More concerned with minor epiphanies than big answers, David Thorpe's documentary offers a breezy, funny look at gay stereotypes.
From internalized homophobia and self-hatred to code-switching, misogyny and bullying, David Thorpe’s “Do I Sound Gay?” brushes up against a lot of tough issues, though its treatment of them is usually as cheeky as its title. A half-autobiographical, half-analytical exploration of the origins and implications of the stereotypical “gay voice,” Thorpe’s documentary can sometimes seem a bit intimidated by the various cans of worms it pries open, but it’s nonetheless a breezy, funny, often quite clever film more concerned with minor epiphanies than big answers. Well received at festivals, the Sundance Selects pickup should find an appreciative audience in limited release and on VOD.
When we meet the fortysomething writer-director Thorpe, he has been out for decades, lives in one of the country’s most tolerant cities, and largely seems comfortable in his own skin. Yet after a bad breakup, he finds himself on the train to a restorative Fire Island getaway, suddenly annoyed by the chorus of his fellow gay men, who sound like so many “braying ninnies,” as Thorpe puts it. Where, he begins to wonder, does his “gay voice” come from? Is that his “real” voice? And how would he go about losing it?
His efforts take a variety of routes, from meetings with a Hollywood vocal coach to informal chats with friends and family, and interviews with figures like Dan Savage, Margaret Cho, David Sedaris, Don Lemon, Tim Gunn and George Takei. Though mostly unscientific, the film does visit a Canadian linguist who studies vocal microvariations between gay and straight men, and speculates that many gay men simply picked up speech codes from women more readily than men. (One of the director’s friends provides an unusual test case for this theory: Raised entirely by women on an ashram, he talks with a delicate, ever-rising lilt, despite being heterosexual.)
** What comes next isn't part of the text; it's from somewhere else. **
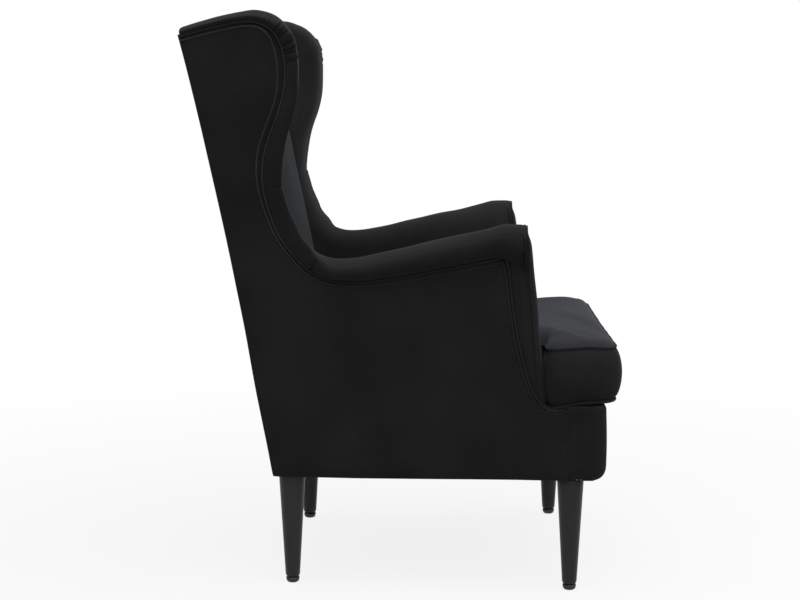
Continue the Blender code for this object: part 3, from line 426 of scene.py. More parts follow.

Of the interviewees, advice columnist-cum-activist Savage poses the most probing questions, as well as the more memorable quips. (“A masculine voice, like a construction worker’s helmet, is the lingerie of Gayland,” he notes at one point.) Sedaris is as witty as always, even if he retreads an anecdote he tackled more memorably in “Me Talk Pretty One Day,” while Cho and Lemon address the additional code-switching burdens caused by hailing from immigrant and black families, respectively.
The film finds some easy humor when Thorpe uses himself as a test subject, running through elocution exercises and trying out hyper-masculine intonation patterns on such sentences as “here is an embroidered pillow.” Perhaps the most revelatory moments come when he travels to his childhood home in South Carolina, where friends note how dramatically his voice changed when he arrived back from college after coming out. Which invites the question: If he had unconsciously been trying to pass as straight before, was his “gay voice” necessarily more authentic? If both voices are equally performative, at what point on that spectrum does his true self really lie?
These identity dilemmas are too knotted for a film this casual to really unravel. Watching Thorpe’s self-recorded videos of his own vocal training sessions, it’s hard to tell how much his project — and accompanying complaints of disassociation — springs from genuine desire to change his voice, as opposed to a more Morgan Spurlock-esque experiment. But the process provokes insights nonetheless, including the idea floated by Savage that unease with an effeminate voice may be one of the last vestiges of internalized homophobia.
The film does lose its way at times, especially during its long look at the evolution of cinematic gay stereotypes — still a worthwhile subject of study, though one that’s been explored more thoroughly elsewhere — and the ending is a little pat. But editor Maeve O’Boyle keeps things moving briskly, and interstitial “man on the street” interviews are often enjoyably pithy.